_EXERCISE DETAILS_
A precise retyping is required of every line from the one containing "Turn this picture" down to the one containing "die_line_depth = 0.035", both included, and of no other line.

Object modeling scripts:
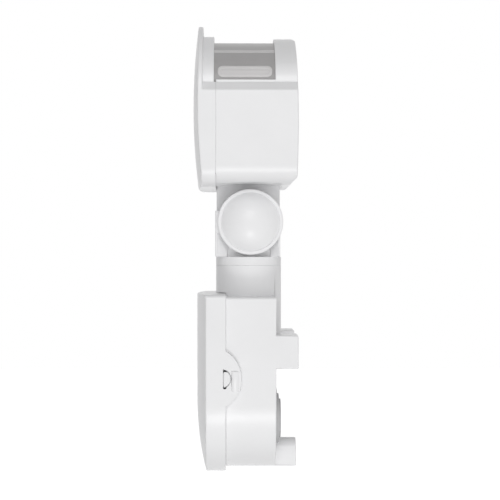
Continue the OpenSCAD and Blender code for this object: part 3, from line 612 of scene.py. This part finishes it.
def crossCutter(headRadius, headHeight, facing):
    cutter = bmesh.new()
    depth = 2 * screwForm["crossDepth"] * headHeight
    thin, long = 2 * screwForm["armHalf"] * headRadius, 2 * screwForm["armReach"] * headRadius
    for across, up in ((thin, long), (long, thin)):
        bmesh.ops.create_cube(cutter, size=1)
        for v in cutter.verts[-8:]:
            v.co = Vector((facing * (headHeight + v.co.x * depth), v.co.y * across, v.co.z * up)) * mm
    bmesh.ops.recalc_face_normals(cutter, faces=cutter.faces)
    mesh = bpy.data.meshes.new("crossCutter")
    cutter.to_mesh(mesh)
    cutter.free()
    return linkedObject("crossCutter", mesh)


def crossScrew(headRadius, headHeight, shaftRadius, length, facing):
    # One pan-head cross-recess screw along X, its head's seat at the origin
    profile = screwProfile(headRadius, headHeight, shaftRadius, length)
    shape = turned([(r, facing * along) for r, along in profile], (0, 0, 0), "X", screwForm["steps"])
    mesh = bpy.data.meshes.new("screwBody")
    shape.to_mesh(mesh)
    shape.free()
    body = linkedObject("screwBody", mesh)
    cutter = crossCutter(headRadius, headHeight, facing)
    cut = body.modifiers.new("cross", "BOOLEAN")
    cut.object = cutter
    cut.operation = "DIFFERENCE"
    cut.solver = "EXACT"
    cut.use_self = True
    cutMesh = frozen(body)
    body.modifiers.remove(cut)
    body.data = cutMesh
    bpy.data.objects.remove(cutter)
    return body


screwSets = {
    "headShellScrews": {"node": "head_screws", "headRadius": 2.6, "headHeight": 2.1, "shaftRadius": 1.4,
                        "columns": 2, "rows": 2, "facing": 1, "seed": 3},
    "boardScrews": {"node": "board_screws", "headRadius": 2.3, "headHeight": 1.5, "shaftRadius": 1.15,
                    "columns": 2, "rows": 2, "facing": -1, "seed": 8},
    "clampScrews": {"node": "terminal_screws", "headRadius": 2.1, "headHeight": 1.7, "shaftRadius": 1.2,
                    "columns": 4, "rows": 1, "facing": -1, "seed": 5},
}


def addScrews(name, tree, node, headRadius, headHeight, shaftRadius, columns, rows, facing, seed):
    low, high = [[v / mm for v in corner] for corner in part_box(node)]
    length = high[0] - low[0] - headHeight
    seat = high[0] - headHeight if facing > 0 else low[0] + headHeight
    across = (high[1] - low[1] - 2 * headRadius) / max(columns - 1, 1)
    up = (high[2] - low[2] - 2 * headRadius) / max(rows - 1, 1)
    screw = crossScrew(headRadius, headHeight, shaftRadius, length, facing)
    mesh = grown(name, tree, {
        "Across": across * mm, "Up": up * mm, "Columns": columns, "Rows": rows, "Seed": seed,
        "First": (seat * mm, (low[1] + headRadius) * mm, (low[2] + headRadius) * mm),
        "Screw": screw, "Finish": materials[slotOf[node]]})
    bpy.data.objects.remove(screw)
    shape = bmesh.new()
    shape.from_mesh(mesh)
    bpy.data.meshes.remove(mesh)
    addPiece(name, shape, [node])


screwLayout = screwTree()
for name, values in screwSets.items():
    addScrews(name, screwLayout, **values)
print("screws placed")

# top is the distance from the ribs' middle to the dial's face
dialRibs = {"radius": 4.86, "ribRadius": 0.3, "ribSides": 10, "count": 26, "length": 2.4, "top": 1.5,
            "smoothAngle": 50}


def ribTree():
    # Grip ribs round a dial's edge
    tree, given, out = newGeometryTree("dialGrip", {
        "Radius": ("Float", None), "Ribs": ("Int", None), "Rib Radius": ("Float", None),
        "Length": ("Float", None), "Middle": ("Vector", None), "Finish": ("Material", None)})
    ring = addNode(tree, "GeometryNodeMeshCircle", {},
                   {"Vertices": given["Ribs"], "Radius": given["Radius"]})
    rib = addNode(tree, "GeometryNodeMeshCylinder", {"Vertices": dialRibs["ribSides"]},
                  {"Radius": given["Rib Radius"], "Depth": given["Length"]})
    ribs = addNode(tree, "GeometryNodeInstanceOnPoints", {},
                   {"Points": ring.outputs[0], "Instance": rib.outputs[0]})
    solid = addNode(tree, "GeometryNodeRealizeInstances", {}, {"Geometry": ribs.outputs[0]})
    placed = addNode(tree, "GeometryNodeTransform", {"Rotation": (0, math.pi / 2, 0)},
                     {"Geometry": solid.outputs[0], "Translation": given["Middle"]})
    return finished(tree, placed.outputs[0], given, out)


def addDialGrip(name, tree, node):
    low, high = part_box(node)
    middle = (high[0] - dialRibs["top"] * mm, (low[1] + high[1]) / 2, (low[2] + high[2]) / 2)
    mesh = grown(name, tree, {
        "Radius": dialRibs["radius"] * mm, "Ribs": dialRibs["count"],
        "Rib Radius": dialRibs["ribRadius"] * mm, "Length": dialRibs["length"] * mm,
        "Middle": middle, "Finish": materials[slotOf[node]]})
    mesh.shade_smooth()
    mesh.set_sharp_from_angle(angle=math.radians(dialRibs["smoothAngle"]))
    piece = linkedObject(name, mesh)
    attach(piece, bodyOf[node])


grip = ribTree()
addDialGrip("timeDialGrip", grip, "time_dial")
addDialGrip("lightDialGrip", grip, "light_dial")
print("dials ribbed")

# Distances along the axis are from the middle plane; sleeve is the ring that centres the cap
sideCap = {"radius": 14.5, "inner": 13.0, "rimTop": 16.0, "rimHeight": 0.4, "dome": 5.2, "edge": 0.5,
           "innerEdge": 0.3, "seat": 13, "floor": 13.6, "sleeve": (5.7, 6.4), "sleeveEnd": 11}


def addSideCap(name, node, side):
    # A domed cap with a raised flat rim
    low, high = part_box(node)
    centre = [(low[i] + high[i]) / 2 / mm for i in range(3)]
    radius, inner, top, edge, innerEdge, seat, floor, dome = (sideCap[k] for k in (
        "radius", "inner", "rimTop", "edge", "innerEdge", "seat", "floor", "dome"))
    bore, sleeve = sideCap["sleeve"]
    foot = top - sideCap["rimHeight"]
    ball = (inner ** 2 + dome ** 2) / (2 * dome)
    opening = math.degrees(math.asin(inner / ball))
    profile = [(0, floor), (bore, floor), (bore, sideCap["sleeveEnd"]), (sleeve, sideCap["sleeveEnd"]),
               (sleeve, seat), (radius - 0.2, seat), (radius, seat + 0.2)]
    profile += arc((radius - edge, top - edge), edge, 0, 90, 5)
    profile += arc((inner + innerEdge, top - innerEdge), innerEdge, 90, 180, 3)
    profile += [(inner, foot)]
    profile += arc((0, foot + dome - ball), ball, 90 - opening, 90, 28)[1:-1]
    profile += [(0, foot + dome)]
    shape = turned([(r, side * along) for r, along in profile], (centre[0], 0, centre[2]), "Y")
    addPiece(name, shape, [node])


addSideCap("leftSideCap", "left_pivot_cap", 1)
addSideCap("rightSideCap", "right_pivot_cap", -1)
print("side caps turned")

yoke = {"axisX": -21.2, "collarTop": 41.2, "radius": 14.65, "cheekFace": 9.9,
        "seamEdge": 0.25, "rimEdge": 0.4, "innerEdge": 0.15}


def yokeEdge(middle, a, b):
    fromAxis = math.hypot(middle.x - yoke["axisX"], middle.y)
    if fromAxis > yoke["radius"] - 0.2 and middle.z < yoke["collarTop"] + 0.1:
        return yoke["seamEdge"]
    onCheek = abs(middle.y) > yoke["cheekFace"] and middle.z > yoke["collarTop"] - 0.1
    return yoke["rimEdge"] if onCheek else yoke["innerEdge"]


softened("swivelYoke", "swivel_yoke", 0.4, yokeEdge)
print("swivel rounded")

# An even room with a broad glow from round the camera and a little below it, as from white boards.
# farLamp fills the side that the photograph doesn't show.
studio = {
    "ambient": 0.35,
    "glow": 1.12,
    "glowFocus": 4,
    "glowFrom": (0.15, -0.9, -0.3),
    "aim": (-20, 0, 44),
    "lowLamp": {"place": (-26, -503, -268), "size": 110, "power": 0.38},
    "highLamp": {"place": (-22, -828, 400), "size": 300, "power": 0.98},
    "farLamp": {"place": (-26, 800, 60), "size": 300, "power": 1.1, "reflects": False},
    "floorHeight": -330,
    "floorHalf": 4000,
    "floorGlow": 0.75,
}


def mathNode(tree, operation, *values):
    # Each value is a number or another node's output
    node = addNode(tree, "ShaderNodeMath", {"operation": operation})
    for socket, value in zip(node.inputs, values):
        if isinstance(value, (int, float)):
            socket.default_value = value
        else:
            tree.links.new(value, socket)
    return node.outputs[0]


def joinWhite(tree, lit, white, surface):
    # White where the camera, a reflection or a clear material looks straight at it, else lit
    path = addNode(tree, "ShaderNodeLightPath")
    seen = mathNode(tree, "MAXIMUM", path.outputs["Is Camera Ray"], path.outputs["Is Glossy Ray"])
    seen = mathNode(tree, "MAXIMUM", seen, path.outputs["Is Transmission Ray"])
    mix = addNode(tree, "ShaderNodeMixShader", {}, {"Fac": seen})
    tree.links.new(lit.outputs[0], mix.inputs[1])
    tree.links.new(white.outputs[0], mix.inputs[2])
    tree.links.new(mix.outputs[0], surface)


def addWorld():
    world = bpy.data.worlds.new("paleStudio")
    bpy.context.scene.world = world
    world.use_nodes = True
    tree = world.node_tree
    tree.nodes.clear()
    coords = addNode(tree, "ShaderNodeTexCoord")
    facing = addNode(tree, "ShaderNodeVectorMath", {"operation": "DOT_PRODUCT"})
    facing.inputs[1].default_value = Vector(studio["glowFrom"]).normalized()
    tree.links.new(coords.outputs["Generated"], facing.inputs[0])
    lobe = mathNode(tree, "MAXIMUM", facing.outputs["Value"], 0)
    soft = mathNode(tree, "POWER", lobe, studio["glowFocus"])
    level = mathNode(tree, "MULTIPLY_ADD", soft, studio["glow"], studio["ambient"])
    lit = addNode(tree, "ShaderNodeBackground", {"Color": (1, 1, 1, 1)}, {"Strength": level})
    white = addNode(tree, "ShaderNodeBackground", {"Color": (1, 1, 1, 1), "Strength": 1})
    joinWhite(tree, lit, white, addNode(tree, "ShaderNodeOutputWorld").inputs["Surface"])


def addFloor():
    # It takes no part in the device's light, and shows white
    half, height = studio["floorHalf"] * mm, studio["floorHeight"] * mm
    corners = [(x * half, y * half, height) for x, y in ((-1, -1), (1, -1), (1, 1), (-1, 1))]
    mesh = bpy.data.meshes.new("studioFloor")
    mesh.from_pydata(corners, [], [(0, 1, 2, 3)])
    floor = linkedObject("studioFloor", mesh)
    material, tree, out = newMaterial("mattWhitePaper")
    diffuse = addNode(tree, "ShaderNodeBsdfDiffuse", {"Color": linear("#f8f8f8")})
    glow = addNode(tree, "ShaderNodeEmission", {"Color": (1, 1, 1, 1), "Strength": studio["floorGlow"]})
    both = addNode(tree, "ShaderNodeAddShader")
    tree.links.new(diffuse.outputs[0], both.inputs[0])
    tree.links.new(glow.outputs[0], both.inputs[1])
    joinWhite(tree, diffuse, both, out.inputs["Surface"])
    mesh.materials.append(material)
    floor.visible_diffuse = False
    floor.visible_shadow = False


def addLamp(name, place, size, power, reflects=True):
    data = bpy.data.lights.new(name, "AREA")
    data.shape = "DISK"
    data.size = size * mm
    data.energy = power
    obj = linkedObject(name, data)
    placeAndAim(obj, place, studio["aim"])
    obj.visible_camera = False
    obj.visible_glossy = reflects


addWorld()
addFloor()
for name in ("lowLamp", "highLamp", "farLamp"):
    addLamp(name, **studio[name])
bpy.context.scene.view_settings.view_transform = "Standard"
print("studio lit")
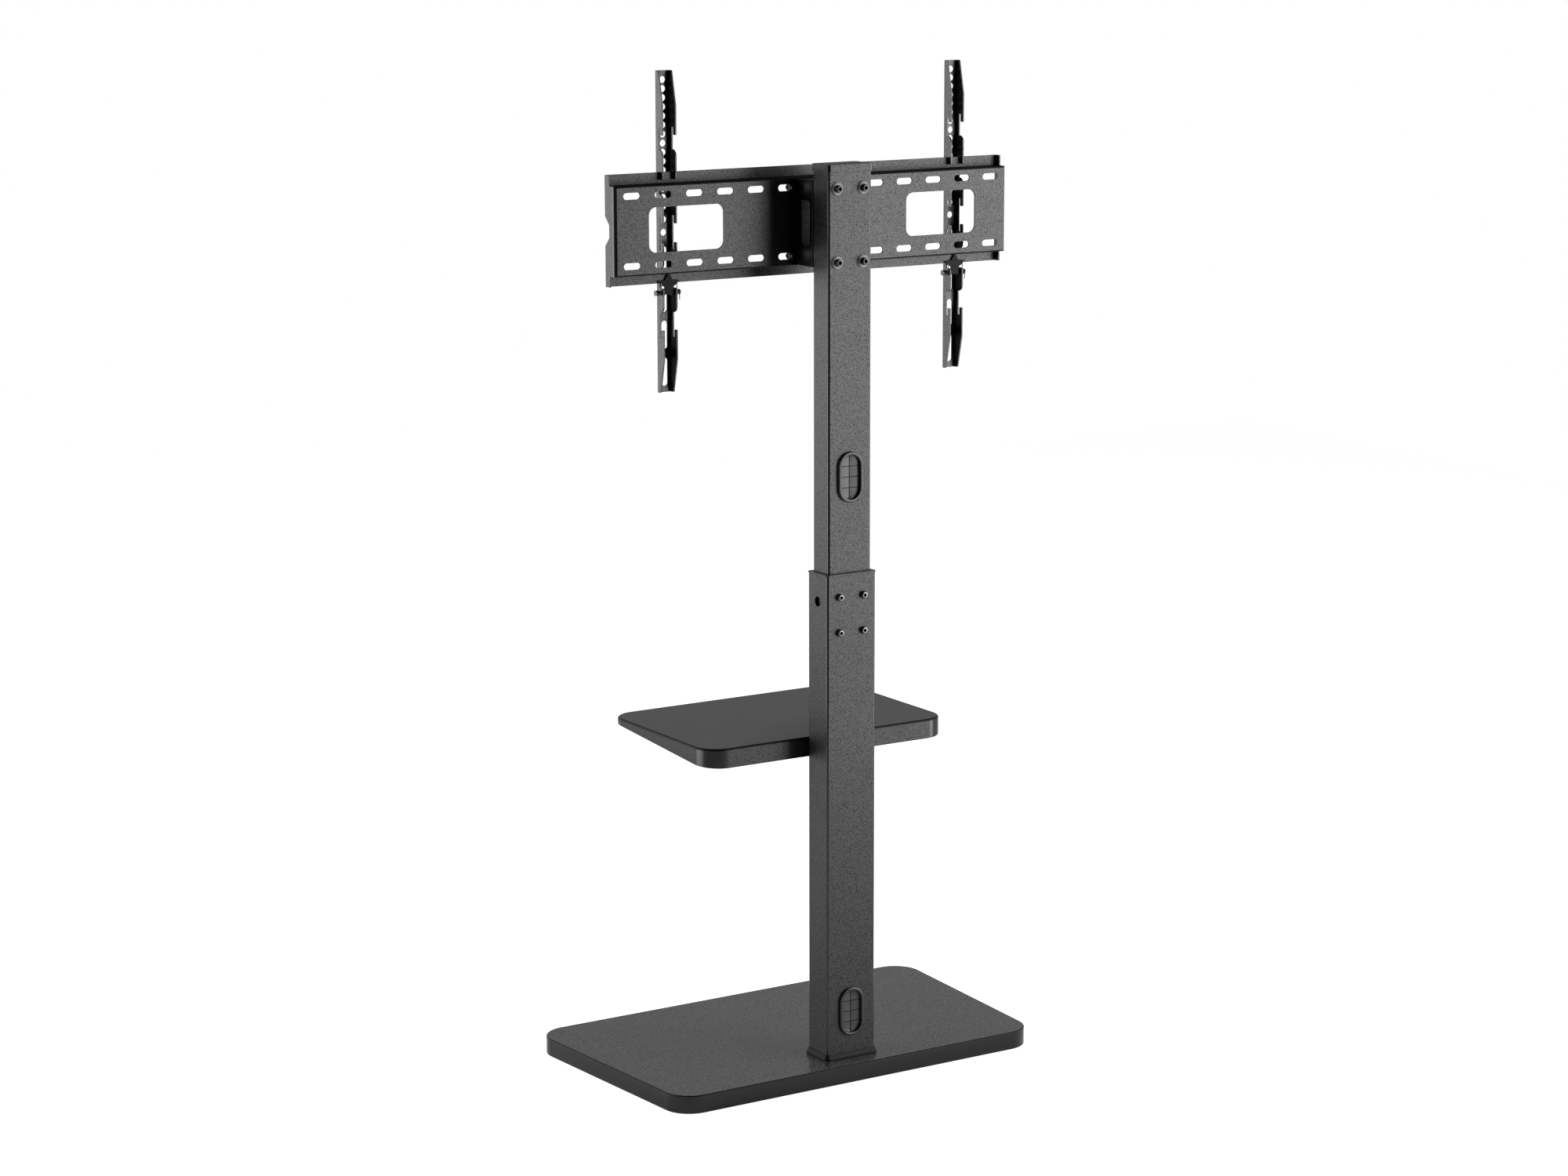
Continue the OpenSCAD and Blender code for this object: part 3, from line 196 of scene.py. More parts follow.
# Each softbox: azimuth, distance, width, height, radiance
SOFTBOXES = {
    "rear_softbox": (136, 1.9, 1.6, 2.0, 6.8),
    "side_softbox": (-22, 1.7, 1.1, 1.9, 4.3),
    "front_softbox": (-60, 3.2, 2.2, 2.2, 1.9),
}

# Each card: azimuth, width, how bright the studio is in that direction
CARDS = {
    "dark_behind_camera": (84, 3.6, 0.01),
    "dim_side": (18, 4.4, 0.12),
    "grey_backdrop": (-122, 4.2, 0.44),
}


# Camera


def photo_camera():
    """The camera solved from the photograph: behind the stand and to its +X side."""
    yaw, pitch, roll = (math.radians(v) for v in (CAMERA_YAW, CAMERA_PITCH, CAMERA_ROLL))
    forward = Vector((-math.sin(yaw) * math.cos(pitch), math.cos(yaw) * math.cos(pitch), -math.sin(pitch)))
    right = forward.cross(Vector((0, 0, 1))).normalized()
    up = right.cross(forward)
    side = right * math.cos(roll) + up * math.sin(roll)
    over = up * math.cos(roll) - right * math.sin(roll)
    cam = bpy.data.cameras.new("photo_camera")
    cam.sensor_width = SENSOR_WIDTH
    cam.lens = LENS_PIXELS / PHOTO_WIDTH * SENSOR_WIDTH
    cam.clip_end = CLIP_END
    obj = bpy.data.objects.new("photo_camera", cam)
    bpy.context.scene.collection.objects.link(obj)
    turn = Matrix((side, over, -forward)).transposed().to_4x4()
    obj.matrix_world = Matrix.Translation(CAMERA_PLACE) @ turn
    bpy.context.scene.camera = obj


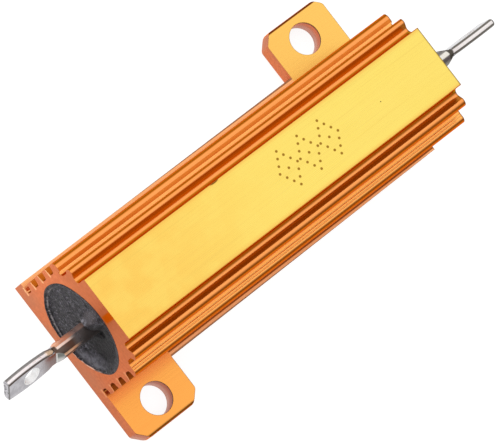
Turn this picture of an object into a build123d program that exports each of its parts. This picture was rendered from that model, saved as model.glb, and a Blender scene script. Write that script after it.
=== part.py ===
from build123d import *
import math
import os

# Wire-wound power resistor in a finned aluminium housing, in millimetres.
# It stands on its flat base. X runs along the housing, Y across it and Z up.
# The origin is the middle of the mounting face.

# Housing: an extruded length with a round bore from end to end
body_length = 49.0
bore_radius = 5.6
bore_floor = 1.75
top_wall = 2.55
side_wall = 0.75
base_thickness = 2.0
base_edge_round = 0.45

# Side grooves, counted up from the base
groove_count = 5
groove_depth = 0.9
groove_root_height = 1.0
groove_mouth_height = 1.45
groove_root_round = 0.35
fin_tip_round = 0.12

# Section above the side fins: a shoulder, a thin crown fin, a notch and the flat top block
shoulder_width = 1.35
shoulder_drop = 0.9
shoulder_round = 0.6
crown_groove_depth = 0.43
crown_groove_rise = 0.8
crown_tip_width = 0.75
crown_tip_rise = 1.55
crown_slope_width = 0.6
crown_round = 0.3
crown_outer_round = 0.6
notch_width = 0.7
notch_depth = 0.42
notch_round = 0.3
block_rise = 1.95
block_foot_round = 0.55
block_round = 0.12

# Crown fin above the far ear: thinner on its outer side
far_crown_thinning = 0.17
far_crown_round = 0.4

# Raised rim along the outer side of the shoulder above the far ear
rim_width = 0.7
rim_slope_width = 0.5
rim_slope_drop = 0.07
rim_foot_width = 0.08
rim_rise = 0.4

# Fine lines that the die leaves along the shoulder beside the near ear
die_line_count = 2
die_line_pitch = 0.3
die_line_width = 0.2
die_line_depth = 0.035

# Base flanges: milled back to a narrow strip, a little askew, except for one ear at each end
strip_reach = 0.65
strip_skew = 0.4
ear_reach = 6.15
ear_length = 8.7
ear_corner_cut = 1.25
far_corner_cut = 0.9
ear_corner_round = 0.6
ear_hole_radius = 1.85
ear_hole_inset = 4.4
ear_hole_reach = 3.25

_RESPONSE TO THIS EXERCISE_
Turn this picture of an object into a build123d program that exports each of its parts. This picture was rendered from that model, saved as model.glb, and a Blender scene script. Write that script after it.
=== part.py ===
from build123d import *
import math
import os

# Wire-wound power resistor in a finned aluminium housing, in millimetres.
# It stands on its flat base. X runs along the housing, Y across it and Z up.
# The origin is the middle of the mounting face.

# Housing: an extruded length with a round bore from end to end
body_length = 49.0
bore_radius = 5.6
bore_floor = 1.75
top_wall = 2.55
side_wall = 0.75
base_thickness = 2.0
base_edge_round = 0.45

# Side grooves, counted up from the base
groove_count = 5
groove_depth = 0.9
groove_root_height = 1.0
groove_mouth_height = 1.45
groove_root_round = 0.35
fin_tip_round = 0.12

# Section above the side fins: a shoulder, a thin crown fin, a notch and the flat top block
shoulder_width = 1.35
shoulder_drop = 0.9
shoulder_round = 0.6
crown_groove_depth = 0.43
crown_groove_rise = 0.8
crown_tip_width = 0.75
crown_tip_rise = 1.55
crown_slope_width = 0.6
crown_round = 0.3
crown_outer_round = 0.6
notch_width = 0.7
notch_depth = 0.42
notch_round = 0.3
block_rise = 1.95
block_foot_round = 0.55
block_round = 0.12

# Crown fin above the far ear: thinner on its outer side
far_crown_thinning = 0.17
far_crown_round = 0.4

# Raised rim along the outer side of the shoulder above the far ear
rim_width = 0.7
rim_slope_width = 0.5
rim_slope_drop = 0.07
rim_foot_width = 0.08
rim_rise = 0.4

# Fine lines that the die leaves along the shoulder beside the near ear
die_line_count = 2
die_line_pitch = 0.3
die_line_width = 0.2
die_line_depth = 0.035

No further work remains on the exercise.